REQUEST :: Print the lines of the data, starting with the first, up to and including the line where "wasm.setup();" appears.
···
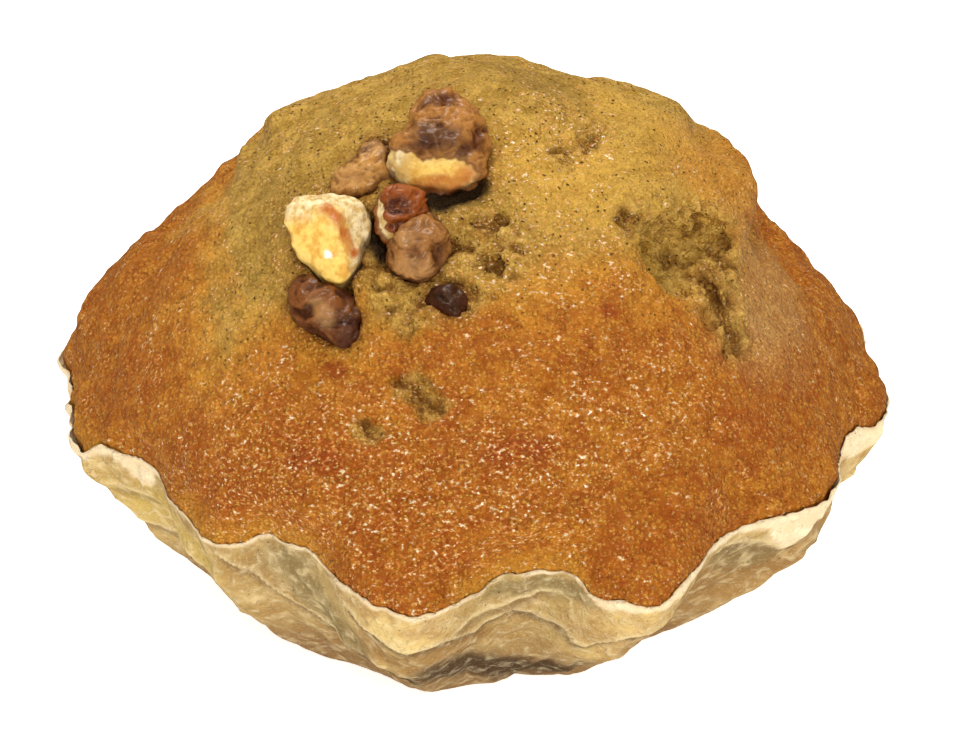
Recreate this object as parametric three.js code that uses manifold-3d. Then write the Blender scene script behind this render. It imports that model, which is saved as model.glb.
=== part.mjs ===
// A cinnamon walnut muffin in its paper case, in millimetres with +Z up. The origin is on the table
// under the middle of the whole. The walnut pieces lie on the side of the crown that faces -Y, a little
// towards -X, and the torn flap of crust is on the +X side.
import * as THREE from "three";
import { mergeVertices } from "three/addons/utils/BufferGeometryUtils.js";
import { ImprovedNoise } from "three/addons/math/ImprovedNoise.js";
import Module from "manifold-3d";

const wasm = await Module();
wasm.setup();

// Driving dimensions of the paper case
const baseRadius = 24.2;
const baseMiddle = { x: -1.0, y: -0.4 };
const rimHeight = 26;
const meanRimRadius = 45;
const paperThickness = 0.35;
const collarHeight = 1.5;
const collarLean = 0.35;
const collarRaggedness = { height: 0.35, waves: 7 };

// How the wall of the case goes up: how full it is between foot and rim, how far the foot is tucked in
// and over what share of the height, how much of the rim's wave the foot has, and how high the swelling
// of a pleat sits
const wallBulge = 0.3;
const footRounding = 1.0;
const footShare = 0.1;
const footWave = 0.18;
const swellLevel = 1.6;

// Driving dimensions of the crown, how square its profile is, and the share of its radius past which it
// turns from round to the outline of the pleats
const crownRadius = 46.5;
const domeHeight = 39;
const domeRoundness = 1.75;
const domeFullness = 0.8;
const pleatedFrom = 0.89;
const rimLevelFrom = 0.7;

// Clearances between the crumb and the paper, and round a walnut piece in its pocket
const gap = 0.35;
const pocketGap = 0.45;

// The uneven crust, as waves of a height and a number of turns to the millimetre
const crustWaves = [
  { height: 0.9, rate: 0.11 },
  { height: 0.45, rate: 0.3 },
];

// Mesh density: the crown has this many rings, and six more points on each ring than on the one inside
// it. The rings draw closer towards the rim, and the wall has a row of points at each of these shares of
// its height.
const crownRings = 24;
const ringCrowding = 0.22;
const aroundCount = 6 * crownRings;
const wallShares = [0.07, 0.26, 0.5, 0.77, 1];
const footRingShare = 0.03;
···
RESPONSE FOR THIS EXERCISE ::
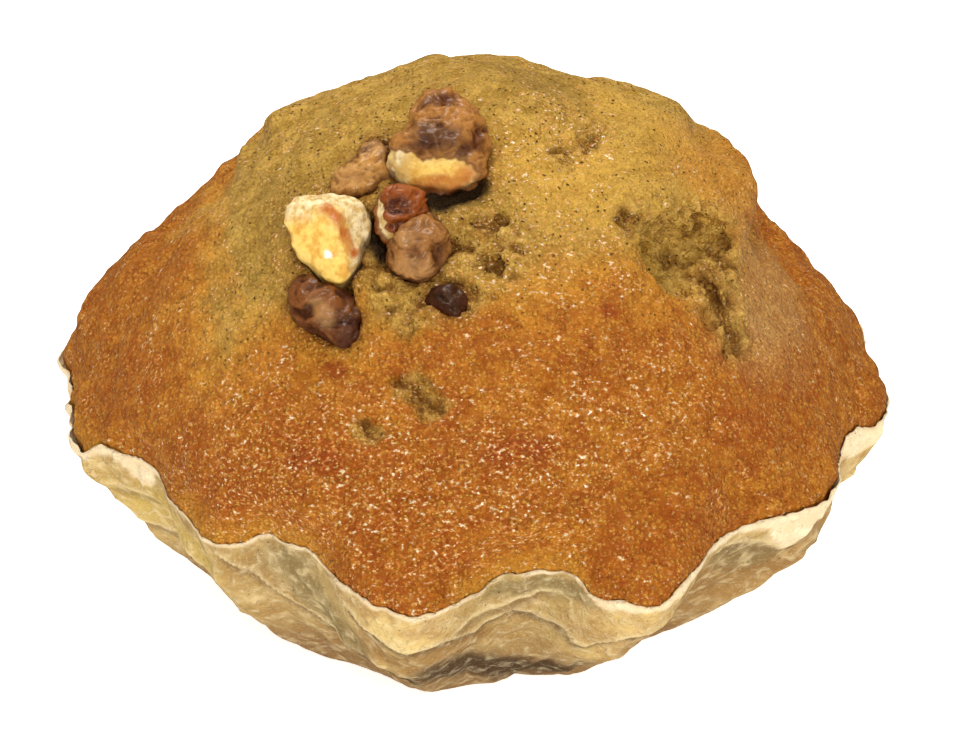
Recreate this object as parametric three.js code that uses manifold-3d. Then write the Blender scene script behind this render. It imports that model, which is saved as model.glb.
=== part.mjs ===
// A cinnamon walnut muffin in its paper case, in millimetres with +Z up. The origin is on the table
// under the middle of the whole. The walnut pieces lie on the side of the crown that faces -Y, a little
// towards -X, and the torn flap of crust is on the +X side.
import * as THREE from "three";
import { mergeVertices } from "three/addons/utils/BufferGeometryUtils.js";
import { ImprovedNoise } from "three/addons/math/ImprovedNoise.js";
import Module from "manifold-3d";

const wasm = await Module();
wasm.setup();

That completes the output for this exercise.